Teen activist Greta Thunberg recently accepted the Gulbenkian Prize For Humanity which carries prize money of one million euros. Taking to Instagram, Thunberg said, “I’m extremely honored to receive the Gulbenkian Prize for Humanity.” She indicated that the prize money will be distributed to various organisations and climate projects.
Further, the eco-warrior added, “We’re in a climate emergency, and my foundation will as quickly as possible donate all the prize money of 1 million Euros to support organizations and projects that are fighting for a sustainable world, defending nature and supporting people already facing the worst impacts of the climate – and ecological crisis – particularly those living in the Global South.”
What You Should Know
- Greta Thunberg gets the Gulbenkian Prize For Humanity which carries prize money of one million euros.
- She said she will be donating the prize money to various organisations and climate projects.
- Her global influence got her two Nobel Peace Prize Nominations and inclusion on Time magazine’s ‘100 most influential people in the world’ list.
Jorge Sampaio, Chair of the Grand Jury of the Prize, emphasised how Thunberg’s work as a climate change activist at a young age has inspired generations. “The way Greta Thunberg has been able to mobilize younger generations for the cause of climate change and her tenacious struggle to alter a status quo that persists, makes her one of the most remarkable figures of our days,” he said, the official site of the Gulbenkian Prize reported.
It also reported that Thunberg has already donated 100,000 euros to her campaigns like Fridays For Future in Brazil and save the Amazon rainforest.
The Swedish teenager was chosen among 36 nominees (corresponding to 79 organisations and 57 personalities) from 46 different countries.
She recently told Reuters that the aim should be to first accept our responsibilities. “If you’re going to get healthy, you have to admit you’re sick,” said Thunberg in a video. “And that is something that our leaders cannot seem to do today,” she adds.
The 17-year-old grew up in Stockholm, in Sweden.
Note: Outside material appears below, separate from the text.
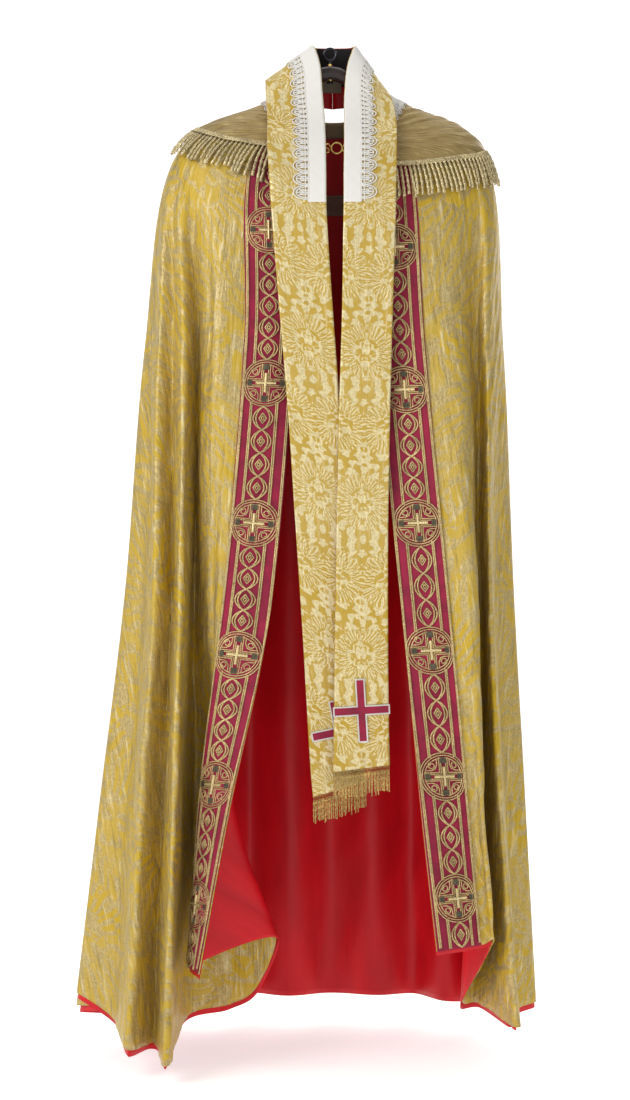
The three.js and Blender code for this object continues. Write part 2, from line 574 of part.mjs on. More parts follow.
// Each hanging band: height, centre x, y of the lining face and half width, and how much higher
// the neck-side edge is than the outer edge.
const BANDS = {
  left: [
    { z: -115, x: -50.5, y: -54.4, half: 42.5, tilt: 0 },
    { z: -150, x: -49.7, y: -82, half: 43, tilt: 0 },
    { z: -205, x: -47.7, y: -106, half: 41.8, tilt: 0 },
    { z: -270, x: -45, y: -115, half: 40, tilt: 0 },
    { z: -400, x: -35.5, y: -119, half: 38.8, tilt: 0 },
    { z: -560, x: -23, y: -120, half: 38, tilt: 0 },
    { z: -720, x: -12.5, y: -117, half: 38, tilt: 0 },
    { z: -880, x: -2, y: -114, half: 38, tilt: 2 },
    { z: -1040, x: 8, y: -112, half: 38.5, tilt: 16 },
    { z: -1098, x: 13, y: -112, half: 38.5, tilt: 22 },
  ],
  right: [
    { z: -117, x: 59, y: -54.4, half: 39, tilt: 0 },
    { z: -150, x: 58.9, y: -82, half: 38.9, tilt: 0 },
    { z: -205, x: 57.6, y: -106, half: 38.5, tilt: 0 },
    { z: -270, x: 56.7, y: -116, half: 38, tilt: 0 },
    { z: -400, x: 53.4, y: -123, half: 36.8, tilt: 0 },
    { z: -560, x: 49, y: -127, half: 37, tilt: 0 },
    { z: -720, x: 46, y: -129, half: 37.2, tilt: 0 },
    { z: -880, x: 44.7, y: -130, half: 38.5, tilt: -2 },
    { z: -1020, x: 44.5, y: -130, half: 40.1, tilt: -8 },
    { z: -1066, x: 44.8, y: -130, half: 41.2, tilt: -10 },
  ],
};
const stoleNeckLines = () =>
  STOLE_NECK.map(({ inner, outer }) => [new THREE.Vector3(...inner), new THREE.Vector3(...outer)]);

// A ribbon between pairs of edge points, from share to share of its width. Its lines run so that
// a height is measured towards the worn face, from the lining face.
function ribbon(lines, shares, height, thick) {
  const normals = lines.map(([inner, outer], i) => {
    const before = lines[Math.max(0, i - 1)];
    const after = lines[Math.min(lines.length - 1, i + 1)];
    const run = after[0].clone().add(after[1]).sub(before[0]).sub(before[1]);
    return run.cross(outer.clone().sub(inner)).normalize();
  });
  const raised = (h) =>
    lines.map(([inner, outer], i) =>
      gridLines(...shares, 2).map((t) => inner.clone().lerp(outer, t).addScaledVector(normals[i], h)),
    );
  return slab(raised(height), raised(height - thick));
}

// The cross-lines of a hanging band between two shares of its length, neck-side edge first.
function bandLines(side, from = 0, to = 1) {
  const sign = side === "left" ? 1 : -1;
  const rows = BANDS[side].map(({ z, x, y, half, tilt }) => [
    new THREE.Vector3(x + sign * half, y, z + tilt / 2),
    new THREE.Vector3(x - sign * half, y, z - tilt / 2),
  ]);
  const pick = (k, t) => along(rows.map((row) => row[k]), t * (rows.length - 1));
  const lines = gridLines(from, to, 14).map((t) => [pick(0, t), pick(1, t)]);
  return side === "left" ? lines.reverse() : lines;
}

function addStole() {
  const laceHeight = STOLE.thick + STOLE.laceLift;
  add("stole_neck", ribbon(stoleNeckLines(), [0, 1], STOLE.thick, STOLE.thick), BROCADE);
  add("stole_lace_neck", ribbon(stoleNeckLines(), [0, 0.5], laceHeight, STOLE.laceThick), LINEN);
  const label = new THREE.BoxGeometry(34, 0.8, 36).translate(0, 24.8, -42);
  add("stole_label", label, TAPE);
  for (const side of ["left", "right"]) {
    add(`stole_band_${side}`, ribbon(bandLines(side), [0, 1], STOLE.thick, STOLE.thick), BROCADE);
    add(`stole_lace_${side}`, ribbon(bandLines(side, 0, 0.3), [0, 0.5], laceHeight, STOLE.laceThick), LINEN);
    const hem = bandLines(side, 1, 1)[0];
    const strands = [1.2, 1.2 + STOLE.fringe].map((drop) => hem.map((p) => p.clone().setZ(p.z - drop)));
    const hanging = side === "left" ? strands.reverse() : strands;
    add(`stole_fringe_${side}`, ribbon(hanging, [0, 1], STOLE.thick, STOLE.thick), KHAKI);
    add(`stole_cross_${side}`, cross(BANDS[side].at(-1), side), VELVET);
  }
}

const CROSS = { arm: 39, stem: 44, half: 5, above: 84, thick: 1.2, lean: { left: 0.2, right: 0.06 } };
function cross({ x, y, z }, side) {
  const { arm, stem, half, above, thick } = CROSS;
  const quarter = [[half, -stem], [half, -half], [arm, -half], [arm, half], [half, half], [half, stem]];
  const corners = [...quarter, ...quarter.map(([a, b]) => [-a, -b])];
  const outline = new THREE.Shape(corners.map(([a, b]) => new THREE.Vector2(a, b)));
  const body = new THREE.ExtrudeGeometry(outline, { depth: thick, bevelEnabled: false });
  body.rotateZ(CROSS.lean[side]).rotateX(Math.PI / 2);
  return body.translate(x, y - STOLE.thick - 0.9, z + above);
}

addCope();
addOrphreys();
addHood();
addHoodFringes();
addNeckTrim();
addHanger();
addClasp();
addStole();

export default vestment;
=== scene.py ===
"""Looks of a lined brocade cope with its stole, hung on a wooden hanger.

The cope's cloth, linings, bands, hood, lace and fringes are laid on one draped surface, whose lines
repeat the model's own. The clasp, hanger and eye are the model's solids with finer materials.
"""
import logging
import math
from dataclasses import dataclass
from enum import Enum
from typing import Callable, Sequence

import bmesh
import bpy
import numpy as np
from mathutils import Matrix, Vector


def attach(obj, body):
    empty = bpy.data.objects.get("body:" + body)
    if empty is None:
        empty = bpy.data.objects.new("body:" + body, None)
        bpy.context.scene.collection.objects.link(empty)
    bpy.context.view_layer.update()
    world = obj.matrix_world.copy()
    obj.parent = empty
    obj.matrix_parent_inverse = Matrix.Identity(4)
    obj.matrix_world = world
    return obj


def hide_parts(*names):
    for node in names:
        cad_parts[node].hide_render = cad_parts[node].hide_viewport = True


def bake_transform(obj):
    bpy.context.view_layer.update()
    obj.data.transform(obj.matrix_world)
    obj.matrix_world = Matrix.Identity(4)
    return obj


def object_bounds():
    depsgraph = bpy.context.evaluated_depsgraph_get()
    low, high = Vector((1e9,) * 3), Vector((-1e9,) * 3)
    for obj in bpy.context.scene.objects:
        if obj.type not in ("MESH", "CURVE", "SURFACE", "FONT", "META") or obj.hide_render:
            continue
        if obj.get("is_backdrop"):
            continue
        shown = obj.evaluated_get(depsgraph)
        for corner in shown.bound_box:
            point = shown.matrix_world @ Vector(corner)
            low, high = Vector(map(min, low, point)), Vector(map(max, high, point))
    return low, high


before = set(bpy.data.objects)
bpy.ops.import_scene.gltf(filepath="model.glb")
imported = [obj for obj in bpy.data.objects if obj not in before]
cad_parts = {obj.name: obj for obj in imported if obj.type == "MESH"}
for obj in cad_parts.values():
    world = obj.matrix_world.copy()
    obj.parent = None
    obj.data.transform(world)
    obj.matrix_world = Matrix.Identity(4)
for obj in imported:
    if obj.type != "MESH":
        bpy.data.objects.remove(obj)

CAD_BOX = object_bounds()
MM = 0.001
LOG = logging.getLogger("cope")
Placer = Callable[[np.ndarray, np.ndarray, np.ndarray], np.ndarray]

# ---- Driving sizes, in millimetres like the model's own ----
NECK = {"x": 80, "y": 60, "centre_x": 6, "centre_y": 5, "side": -72, "back_drop": 26, "front_drop": 78}
SHOULDER = {"x": 232, "y": 78, "side": -162, "drop": 45, "squareness": 0.7}
FRONT_NECK_ANGLE = 40
CHEST_Z, MID_Z, LOW_Z = -450, -808, -1120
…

The environmental activist grabbed the spotlight when she protested outside the Swedish Parliament urging all the red-collar workers to take effective measures to solve the climate change problem, in 2018. She wants world leaders to cut carbon emissions and has been criticising them for failing young people.
Recovering from depression
As a child, she was diagnosed with Asperger’s syndrome. In early adolescence, she battled severe depression. Talking about recovering it slowly, she said, “I’ve had my fair share of depressions, alienation, anxiety and disorders,” she had written in a Facebook post earlier. “But without my diagnosis, I would never have started school striking. Because then I would have been like everyone else.”
Greta and her climate change movement
She made headlines when she delivered her fiery speech at the UN climate change summit in New York, last year. “The year 2078, I will celebrate my 75th birthday. If I have children maybe they will spend that day with me. Maybe they will ask me about you. Maybe they will ask why you didn’t do anything while there still was time to act. You say you love your children above all else, and yet you are stealing their future in front of their very eyes,” she had said in her UN speech.
Her global influence got her accolades like two Nobel Peace Prize Nominations (2019 and 2020) and inclusion on Time magazine’s ‘100 most influential people in the world’ list, 2019.